9. Designs and Drawings
a. Where designs are prepared by the Company to the Customer’s requirements, the terms of the acceptance of the Contract are conditional upon such designs having been previously discussed with, and fully approved by, the Customer but provided the Goods or Works in question comply with the original design or function the Customer undertakes to make payments in full within the specific period.
b. The contract price is based upon the particulars supplied by the Customer at the time of quotation. Any additional work or materials found to be necessary subsequently and which was not apparent from the particulars will be charged extra.
c. Unless performance stipulations have been expressly given by the Company in writing prior to the date of Contract the Company shall be under no liability merely for failure to obtain any particular performance.

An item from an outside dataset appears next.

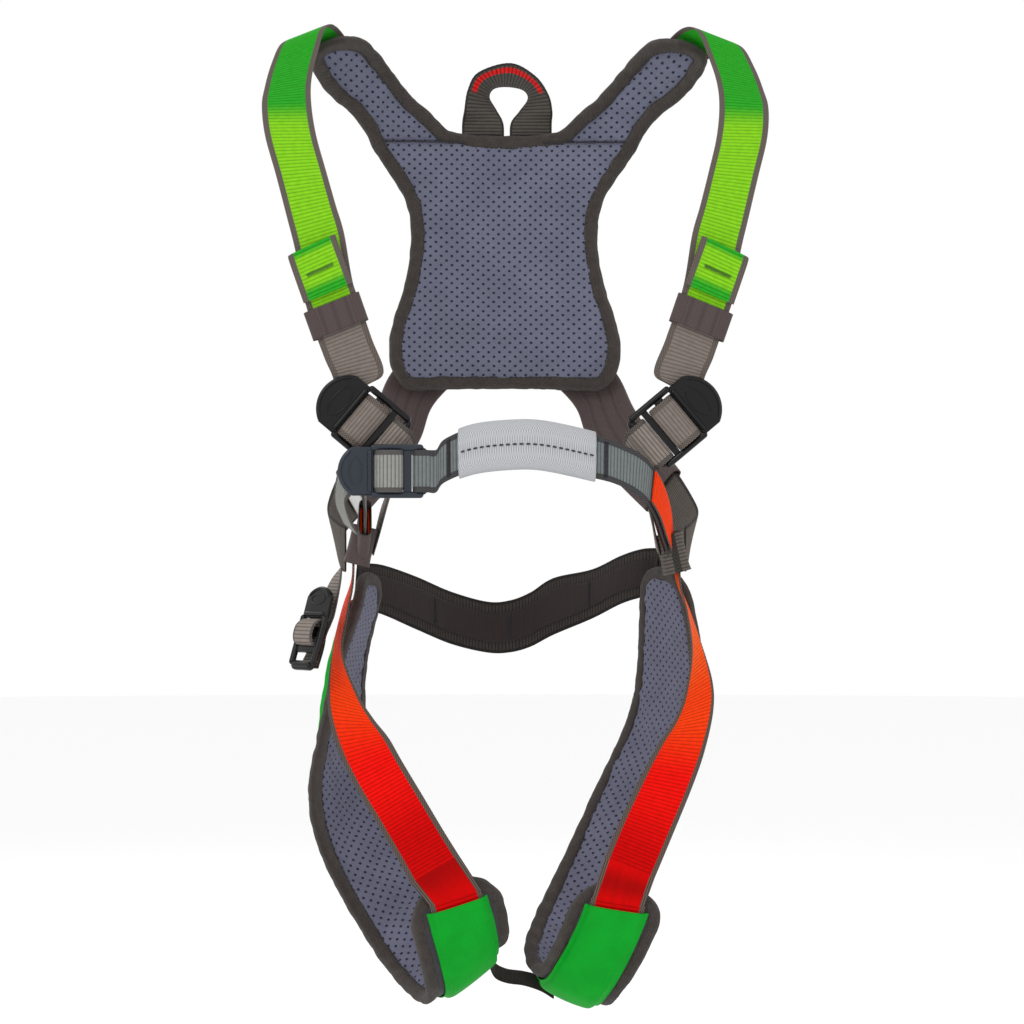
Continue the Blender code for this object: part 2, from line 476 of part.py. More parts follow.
def shoulder_side(side, paints, collection):
    """One shoulder strap with its buckle, keeper, pad arm and the straps down to the hip."""
    right = side == "right"
    turn = (lambda s: s) if right else mirrored
    angle = math.radians(50)
    place = frame_matrix(SHOULDER_BUCKLE, (math.sin(angle), 0, -math.cos(angle)),
                         (math.cos(angle), 0, math.sin(angle)))
    loop = bar_stations(place, 0.0205, -0.001)
    run = Strip(turn(SHOULDER_DOWN + loop + SHOULDER_TAIL))
    lift = 0.0 if right else 0.0027
    strap(f"shoulder_webbing_{side}", crossing(run, lift), paints["green"], collection)
    keeper = Strip(turn(KEEPER))
    sleeve(f"shoulder_keeper_{side}", keeper, paints["elastic"], collection, (0.0, 0.0), 0.0058)

    arm = Strip(turn(PAD_ARM))
    arm.crown = 0.004
    stack = FOAM / 2 + GAP + SKIN / 2
    options = {"columns": 3, "inset": FOAM_INSET, "trim": (0.002, FOAM_INSET + 0.003),
               "corner": (0.0, 0.014)}
    strap(f"shoulder_pad_foam_{side}", arm, paints["foam"], collection, FOAM, **options)
    strap(f"shoulder_pad_liner_{side}", arm, paints["mesh"], collection, SKIN, lift=-stack, **options)
    strap(f"shoulder_pad_cover_{side}", arm, paints["shell"], collection, SKIN, lift=stack, **options)

    matrix = place if right else flipped(place)
    buckle_frame(f"shoulder_buckle_{side}", 0.0275, 0.0232, paints["black"], collection, matrix)
    moving_bar(f"shoulder_buckle_bar_{side}", 0.0232, paints["black"], collection, matrix)

    bar = [(0.0250, -0.0070), (0.0200, -0.0058), (0.0172, -0.0020), (0.0180, 0.0022), (0.0220, 0.0044),
           (0.0280, 0.0046), (0.0330, 0.0026), (0.0350, -0.0020)]
    anchor = bar_stations(place, 0.0200, -0.0015, bar) + ANCHOR
    strap(f"buckle_anchor_{side}", Strip(turn(anchor)), paints["grey"], collection)

    flank = crossing(Strip(turn(FLANK)), 0.0 if right else 0.0027)
    strap(f"flank_strap_{side}", flank, paints["dark_web"], collection)
    sleeve(f"flank_sleeve_{side}", flank, paints["elastic"], collection, (0.087, flank.length - 0.137), 0.0042)
    return flank


def crossing(strip, lift):
    """Lifts the start of a strap where the straps cross on the back, easing to nothing."""
    fade = np.clip(1 - (strip.along - 0.055) / 0.050, 0.0, 1.0)
    ease = (fade ** 2 * (3 - 2 * fade))[:, None] * np.array([0.0, lift, 0.0])
    strip.first = strip.first + ease
    strip.second = strip.second + ease
    return strip


def back_strip():
    """The padded back as a strip from its bottom edge up."""
    stations = []
    for height, half, depth in BACK_PAD:
        side = depth - BACK_CROWN * (half / 0.119) ** 2
        stations.append((-half, side, height, half, side, height))
    strip = Strip(stations)
    strip.crown = BACK_CROWN * 0.75
    return strip


def back_outline(strip, arms):
    """The binding's line: up one side, round a pad arm, over the top, and down the other side."""
    t = strip.places((BEAD_INSET, 0.0))
    rows = strip.rows(t[t < strip.length - 0.004], 8, BEAD_INSET)
    points = [*rows[::-1, -1], *rows[0, -2:0:-1], *rows[:, 0]]
    for arm, order in ((arms["right"], 1), (arms["left"], -1)):
        corner = (0.0, 0.018)
        s = arm.places((0.006, BEAD_INSET), corner)
        edge = arm.rows(s, 3, BEAD_INSET, 0.0, corner_cut(s, arm.length, (0.006, BEAD_INSET), corner))
        outer, inner = (edge[:, 0], edge[:, -1]) if order == 1 else (edge[:, -1], edge[:, 0])
        tip = edge[-1, 1:-1] if order == 1 else edge[-1, -2:0:-1]
        leg = [*outer, *tip, *inner[::-1]]
        points += leg if order == 1 else leg[::-1]
        if order == 1:
            points += [np.array((x, 0.1320, 0.3275)) for x in (-0.024, 0.0, 0.024)]
    return points


def back(paints, collection):
    """The padded back and the patch over the crossing straps."""
    strip = back_strip()
    stack = FOAM / 2 + GAP + SKIN / 2
    options = {"columns": 6, "inset": FOAM_INSET, "trim": (FOAM_INSET, 0.0075),
               "corner": (0.018, 0.0)}
    strap("back_pad_foam", strip, paints["foam"], collection, FOAM, **options)
    strap("back_pad_liner", strip, paints["mesh"], collection, SKIN, lift=-stack, **options)
    strap("back_pad_shell", strip, paints["shell"], collection, SKIN, lift=stack, **options)
    arms = {"right": Strip(PAD_ARM), "left": Strip(mirrored(PAD_ARM))}
    outline = even_loop(back_outline(strip, arms), 0.0165)
    bead("back_pad_binding", outline, paints["binding"], collection)
    patch = [(-0.030, 0.1548, 0.176, 0.030, 0.1548, 0.176), (-0.030, 0.1548, 0.236, 0.030, 0.1548, 0.236)]
    strap("back_cross_patch", Strip(patch), paints["shell"], collection, 0.0018,
          corner=(0.006, 0.006))


def haul_loop(paints, collection):
    """The webbing loop above the padded back, and its two sewn roots."""
    strap("haul_loop", Strip(HAUL), paints["dark_web"], collection)
    for name, root in zip(("left", "right"), HAUL_ROOTS[::-1]):
        strap(f"haul_loop_root_{name}", Strip(root), paints["dark_web"], collection)


def bridge(paints, collection):
    """The belly strap with its buckle, protective sleeve and the orange straps at its ends."""
    place = frame_matrix(BRIDGE_BUCKLE, (1, 0, 0), (0, 0, 1))
    buckle_frame("bridge_buckle", 0.0225, 0.0187, paints["slate"], collection, place)
    moving_bar("bridge_buckle_bar", 0.0187, paints["slate"], collection, place)
    bar = [(0.037, -0.0044), (0.030, -0.0052), (0.0215, -0.0044), (0.0188, 0.0), (0.0215, 0.0044),
           (0.030, 0.0054), (0.037, 0.0046)]
    front = Strip(bar_stations(place, 0.0172, 0.0, bar) + BRIDGE)
    strap("bridge_webbing", front, paints["grey"], collection)
    sleeve("bridge_sleeve", front, paints["pale"], collection, (0.068, front.length - 0.150), 0.0036,
           margin=0.0024)
    hip = Strip(BRIDGE_HIP + bar_stations(place, 0.0172) + BRIDGE_TAIL)
    strap("bridge_adjuster", hip, paints["grey"], collection)
    for name, strip, trim in (("left", front, (front.length - 0.090, 0.004)),
                              ("right", Strip(BRIDGE_HIP), (0.004, 0.038))):
        for layer, lift in (("inner", -0.0031), ("outer", 0.0031)):
            strap(f"bridge_riser_{layer}_{name}", strip, paints["orange"], collection,
                  lift=lift, trim=trim, inset=0.002, thickness=0.0018)
    base = Strip(BRIDGE_HIP)
    sleeve("hip_keeper", base, paints["elastic"], collection, (0.008, base.length - 0.034), 0.0050, wall=0.0008)


def leg(side, paints, collection):
    """One leg loop: pad, binding, green tunnel and the orange webbing through it."""
    pad = Strip(LEG_PAD_RIGHT if side == "right" else LEG_PAD_LEFT, crown=LEG_CROWN)
    stack = FOAM / 2 + GAP + SKIN / 2
    options = {"columns": 2, "inset": FOAM_INSET,
               "trim": (FOAM_INSET, FOAM_INSET), "corner": (0.016, 0.016)}
    strap(f"leg_pad_foam_{side}", pad, paints["foam"], collection, FOAM, **options)
    strap(f"leg_pad_liner_{side}", pad, paints["mesh"], collection, SKIN, lift=stack, **options)
    strap(f"leg_pad_cover_{side}", pad, paints["shell"], collection, SKIN, lift=-stack, **options)
    bead(f"leg_pad_binding_{side}", even_loop(strip_outline(pad, 0.020), 0.0190), paints["binding"],
         collection)
    web_lift = -(FOAM / 2 + 3 * GAP + SKIN + WEB / 2)
    tunnel_lift = web_lift - WEB / 2 - 2 * GAP - SKIN / 2
    strap(f"leg_tunnel_{side}", pad, paints["emerald"], collection, SKIN, columns=2,
          inset=TUNNEL_INSET, lift=tunnel_lift, trim=(0.030, 0.040))
    free = Strip(LEG_WEB_RIGHT if side == "right" else LEG_WEB_LEFT)
    inside = pad.rows(pad.places((0.026, 0.014)), 2, LEG_WEB_INSET, web_lift)
    outside = free.rows(free.places((0.0, 0.001)), 2)
    points = np.concatenate([inside, outside[::-1]])
    mesh_object(f"leg_webbing_{side}", points.reshape(-1, 3), grid_faces(len(points), 2),
                paints["orange"], collection, WEB)


def seat(paints, collection):
    """The strap and elastic behind the seat, and the elastic between the leg loops."""
    strip = Strip(SEAT)
    strap("seat_strap", strip, paints["dark_web"], collection)
    strap("seat_elastic", strip, paints["elastic"], collection, 0.0014, inset=0.0095,
          lift=0.0021, trim=(0.018, 0.018))
    strap("crotch_elastic", Strip(CROTCH), paints["elastic"], collection, 0.0016)


def leg_adjuster(paints, collection):
    """The small buckle on the wearer's right hip that sets the leg loop's size."""
    place = frame_matrix(LEG_BUCKLE, (-0.2494, -0.1982, -0.9476), (0.6222, -0.7828, 0))
    buckle_frame("leg_buckle", 0.0175, 0.0142, paints["black"], collection, place)
    moving_bar("leg_buckle_bar", 0.0142, paints["black"], collection, place)
    down = Strip(LEG_ADJUST + bar_stations(place, 0.0125))
    strap("leg_adjuster", down, paints["grey"], collection)
    strap("leg_adjuster_anchor", Strip(LEG_ANCHOR[::-1]), paints["dark_web"], collection)


def pivot(name, place, nodes, collection):
    """An empty on a joint's axis, holding the pieces that move with it."""
    empty = bpy.data.objects.new(name, None)
    empty.location = place
    empty.empty_display_size = 0.02
    collection.objects.link(empty)
    bpy.context.view_layer.update()
    for node in nodes:
        node.parent = empty
        node.matrix_parent_inverse = empty.matrix_world.inverted()


def pivots(collection):
    """Groups the moving pieces under their joints."""
    nodes = list(collection.objects)
    legs = [node for node in nodes if node.name.startswith(("leg_", "seat_", "crotch_"))]
    belly = [node for node in nodes if node.name.startswith(("bridge_", "hip_keeper"))]
    pivot("leg_loops_pivot", LEG_HINGE, legs, collection)
    pivot("bridge_pivot", BRIDGE_HINGE, belly, collection)
    pivot("haul_loop_pivot", HAUL_HINGE, [bpy.data.objects["haul_loop"]], collection)


def label(flank, paints, collection):
    """A blank cloth label inside the flank strap on the wearer's right."""
    strap("blank_label", flank, paints["label"], collection, 0.0008, inset=0.004,
          lift=-0.0040, trim=(0.207, flank.length - 0.262))


def build():
    clear_scene()
    collection = bpy.data.collections.new("climbing_harness")
    bpy.context.scene.collection.children.link(collection)
    paints = {
        "green": material("bright green webbing", (0.27, 0.75, 0.02), 0.6),
        "grey": material("grey webbing", (0.30, 0.27, 0.23), 0.75),
        "dark_web": material("dark ribbed webbing", (0.075, 0.065, 0.055), 0.8),
        "elastic": material("brown elastic", (0.09, 0.07, 0.065), 0.8),
        "mesh": material("grey-blue mesh", (0.16, 0.165, 0.24), 0.85),
        "foam": material("grey foam", (0.25, 0.25, 0.27), 0.9),
        "shell": material("dark cover cloth", (0.045, 0.045, 0.05), 0.85),
        "binding": material("brown twill binding", (0.085, 0.07, 0.06), 0.85),
        "orange": material("orange webbing", (1.0, 0.06, 0.01), 0.6),
        "emerald": material("green sleeve cloth", (0.01, 0.40, 0.04), 0.55),
        "pale": material("pale sleeve cloth", (0.58, 0.60, 0.63), 0.8),
        "black": material("black buckle", (0.008, 0.008, 0.009), 0.3),
        "slate": material("slate buckle", (0.03, 0.04, 0.06), 0.35),
        "label": material("white label", (0.75, 0.75, 0.75), 0.7),
    }
    back(paints, collection)
    haul_loop(paints, collection)
    flanks = {side: shoulder_side(side, paints, collection) for side in ("right", "left")}
    bridge(paints, collection)
    for side in ("right", "left"):
        leg(side, paints, collection)
    seat(paints, collection)
    leg_adjuster(paints, collection)
    label(flanks["right"], paints, collection)
    pivots(collection)


build()
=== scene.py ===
"""Looks of the full-body climbing harness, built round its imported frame.

Metres, +Z up, +X to the wearer's left, -Y to the wearer's front. Straps and pads are strips:
lists of stations down their length, each holding its two edge points. Every piece is made on
the same strips as its solid in the frame, with a fine mesh and its own woven material.
"""

import json
import math

import bmesh
import bpy
import numpy as np
from mathutils import Matrix, Vector


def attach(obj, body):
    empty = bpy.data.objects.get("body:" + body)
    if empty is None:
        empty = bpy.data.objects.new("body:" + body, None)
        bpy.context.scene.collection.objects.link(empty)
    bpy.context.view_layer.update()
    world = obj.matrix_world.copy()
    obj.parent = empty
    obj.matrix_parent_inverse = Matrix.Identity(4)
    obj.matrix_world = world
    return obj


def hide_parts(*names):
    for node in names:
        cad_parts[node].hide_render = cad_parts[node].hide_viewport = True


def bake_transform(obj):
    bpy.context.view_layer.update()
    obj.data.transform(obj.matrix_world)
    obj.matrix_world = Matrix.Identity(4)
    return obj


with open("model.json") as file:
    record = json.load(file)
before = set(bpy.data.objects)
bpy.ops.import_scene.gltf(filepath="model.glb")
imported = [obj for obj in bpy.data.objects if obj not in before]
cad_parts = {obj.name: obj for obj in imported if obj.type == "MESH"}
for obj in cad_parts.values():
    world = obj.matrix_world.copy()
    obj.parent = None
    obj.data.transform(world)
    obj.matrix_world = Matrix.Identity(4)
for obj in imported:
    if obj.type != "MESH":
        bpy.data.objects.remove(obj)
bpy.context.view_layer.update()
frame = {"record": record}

WEB = 0.0020            # thickness of webbing
GAP = 0.0006            # clearance between pieces that lie on each other
SKIN = 0.0012           # pad liner and pad cover
FOAM = 0.0070           # pad foam
RIB = 0.0031            # from rib to rib of the webbing
BINDING_INSET = 0.0058  # from a pad's outline to the middle of its binding
TUNNEL_INSET = 0.0165   # from a leg pad's outline to the green tunnel on it
LEG_MOUTH = 0.014       # from a leg pad's upper end to where the webbing leaves the tunnel
LEG_WEB_INSET = 0.0200  # from a leg pad's outline to the webbing inside the tunnel
BACK_CROWN = 0.017      # how far the back pad's sides come forward of its middle
LEG_CROWN = -0.005      # how far the middle of a leg pad stands out from its edges
CUSHION_HALF = 0.0047   # half thickness of a pad in its middle, and beside its binding
CUSHION_EDGE = 0.0026
CUSHION_STEP = 0.0036   # from point to point of a pad's cloth
BINDING_STEP = 0.0022   # from ring to ring of a binding, and its half sizes
BINDING_WIDE = 0.0064
BINDING_THICK = 0.0047
STITCH_ARCH = 0.0003    # how far a stitch's middle stands off the cloth
TURN = 2 * math.pi

SHOULDER_BUCKLE = Vector((-0.1256, -0.1190, 0.0731))
BRIDGE_BUCKLE = Vector((-0.1060, -0.1385, 0.0330))
LEG_BUCKLE = Vector((-0.1700, -0.0960, -0.1000))
PLATE = 0.0040          # thickness of a buckle's frame


# ---------------------------------------------------------------- stations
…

10. General Liability and Maintenance Guarantee
a. In lieu of any warranty condition or liability implied by law the liability of the Company in respect of any defect or failure of the Goods supplied or Works carried out or for any loss or injury or damage attributable thereto is limited to making good by supplying new parts or repairing defects which under proper use appear therein and arise solely from faulty design, materials or workmanship attributable to the Company within a period of twelve months (or such other period as may be mutually agreed) after the original Goods shall have been first delivered or the Works completed at the termination of which period all liability on the Company’s part shall cease. Provided always that such defective parts are promptly returned free to the Company’s Works unless otherwise arranged.
b. No claims will be entertained for expenditure in altering or repairing the Goods supplied or Works carried out by the Company, nor for any consequent damage without prior knowledge and approval of the Company.
c. The longevity of special line making compounds cannot be guaranteed as the compounds will be affected by outside influences over which the Company has no control including (but without limitation) pitch usage, climatic conditions, and the effect of maintenance works (both machinery and chemicals).
f.(i) Save as otherwise set out in this Clause 10 and save for death or personal injury caused by the negligence of the Company, the Company shall not be liable under any circumstances whatsoever for any indirect, special or consequential loss or damage, costs or expenses (including without limitation loss of profits, loss of use, or loss of revenue) whether such liability arises as a result of breach of contract, negligence, breach of
statute or otherwise.
(ii) Without prejudice to sub-paragraph (I) above where the Works are carried out or the Goods are supplied for the purpose of a business, the Company’s liability whether in respect of one claim or the aggregate of various claims (other than claims for death or personal injury due to negligence on the part of the Company) shall not exceed the invoice price of the Goods and/or Works. The company shall have no further liability to the Customer.
(iv) The Customer shall, save where the Company shall have failed to exercise reasonable care in the performance of the Contract, fully indemnify the Company from and against all loss, damage, demands, expenses, claims, actions and proceedings which are incurred by the Company or threatened, demanded, brought, or made against the Company by any third party (including any governmental or other authority) together with all costs and expenses incurred in relation thereto. Liability under this clause will include where the Customer has failed to provide adequate access to the site, or failed to notify the Company of any likely danger or hazard on or in the proximity to the site.

11. Claims
Any claims by the Customer that the Goods supplied or the Works carried out do not conform to the contracts must be made in writing within three days of delivery or completion. The Goods or the Works concerned shall not be subject to any process or disposed of or altered in any way until the Company has had the opportunity to make an inspection and/or test the same. The Customer should examine Goods on delivery and if they are missing or damaged should state details on the Goods received note and immediately inform the Company. If the Goods or Works are found to be defective the Company shall at its option replace them or credit the Customer with their invoiced value and this shall be the limit of the Company’s liability.

12. Legal Construction
The validity, construction and performance of the Contract shall in all respects be subject English law and the parties hereto submit to the non-exclusive jurisdiction of the English Courts.

13. Invalidation
If the Customer shall fail to pay the Contract price to the Vendor on the due date or if a natural person die or be the subject of an order under the Mental Health Act 1959, or if any distress or execution is levied upon the Customers property or assets or if the Customer shall offer to make any scheme or arrangement with creditors or commit any act of bankruptcy or (being a company)has a receiver or administrative receiver appointed of any part of its undertaking or assets or if a resolution for winding up shall be passed then the Company may treat all sums due or to become due on any account as immediately payable or suspend or cancel further deliveries or require payment in advance thereof or recover any Goods whosoever they are stored or treat the Contract as repudiated by the Customer but without prejudice to any other rights of the Company.

14. Inflation
Prices fixed for regular work for more than one year may be subject to an annual increase in line with inflation.